El móvil parece haberse vuelto una prótesis tecnológica imprescindible hasta en el mundo rural. Foto / Mario Rojas.
Santiago Alba Rico / Filósofo y escritor.
Tener o no tener móvil puede ser una opción personal, pero no un proyecto político y, menos aún, un proyecto antropológico. Salvo catástrofe apocalíptica, el homo-sin-móvil ha sido superado definitivamente y, con él, un cierto modo de abordar las relaciones humanas y, sobre todo, el espacio físico. Más allá de sus múltiples prestaciones económicas, y de sus consecuencias sociales, el éxito irreversible de esta prótesis tecnológica, en la que se integran ya todos los gadgets de la comunicación total, se inscribe en la más antigua y quizás primordial de las experiencias de la humanidad: la del propio cuerpo y el propio mundo como una prisión sin escapatoria posible. Al igual que el coche, el teléfono móvil sirve para huir; en el caso del coche -recordando a Ambrose Bierce- de un lugar donde no estamos bien a un lugar donde no estaremos mejor; en el caso del teléfono móvil, mucho más radicalmente, de un lugar donde no estamos bien a un lugar donde, en cualquier caso, no estamos. El móvil es un radical proyecto de liberación metafísica.
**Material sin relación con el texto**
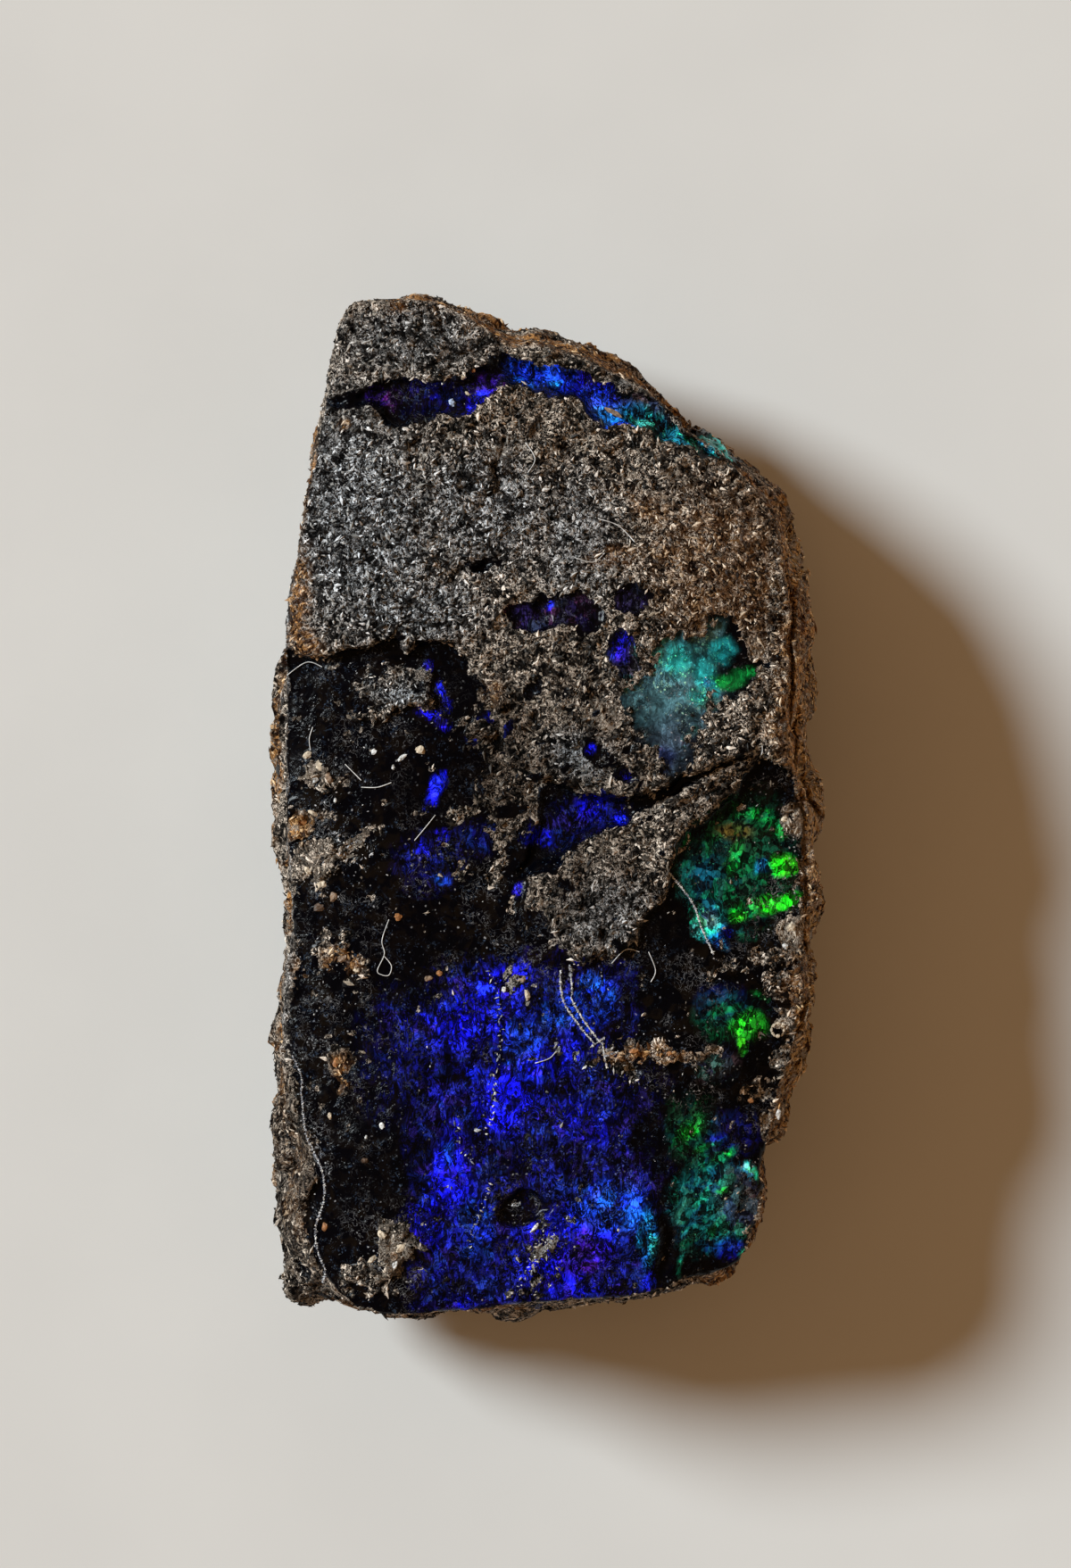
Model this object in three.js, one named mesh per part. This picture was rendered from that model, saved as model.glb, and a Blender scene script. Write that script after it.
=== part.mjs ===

El teléfono móvil es la última expresión de una rebelión milenaria del hombre contra el cuerpo y contra el espacio. Una rebelión tan victoriosa que el cuerpo y el espacio mismo aparecen ya, en la experiencia común del homo-con-móvil, como residuos duros, pesados, dolorosísimos, de la conversación: el silencio es un ancla repentina en la pétrea superfluidad del mundo físico. Esa angustia que todos hemos conocido alguna vez -la de que los lugares donde ya no están la amada o el amigo muerto son insoportablemente físicos y opresivos- es la normalidad del usuario de móvil: como en el genial episodio de Black Mirror, estamos hablando siempre con difuntos, cuyas voces han quedado en el aire y llegan a nosotros desde ninguna parte.
El que decida no usar el teléfono móvil debe saber lo que está haciendo y a qué se arriesga. Está condenándose a vivir encerrado en la chatarra -la cáscara plúmbea- de la humanidad: el cuerpo, el aire, la tierra. Es difícil de soportar, como lo demuestra el hecho de que, apenas nos dejan solos en el universo cerrado -bajo las estrellas o en nuestro pantalón-, nos ponemos a soñar o a recordar, cuando no a hacer algo mucho peor.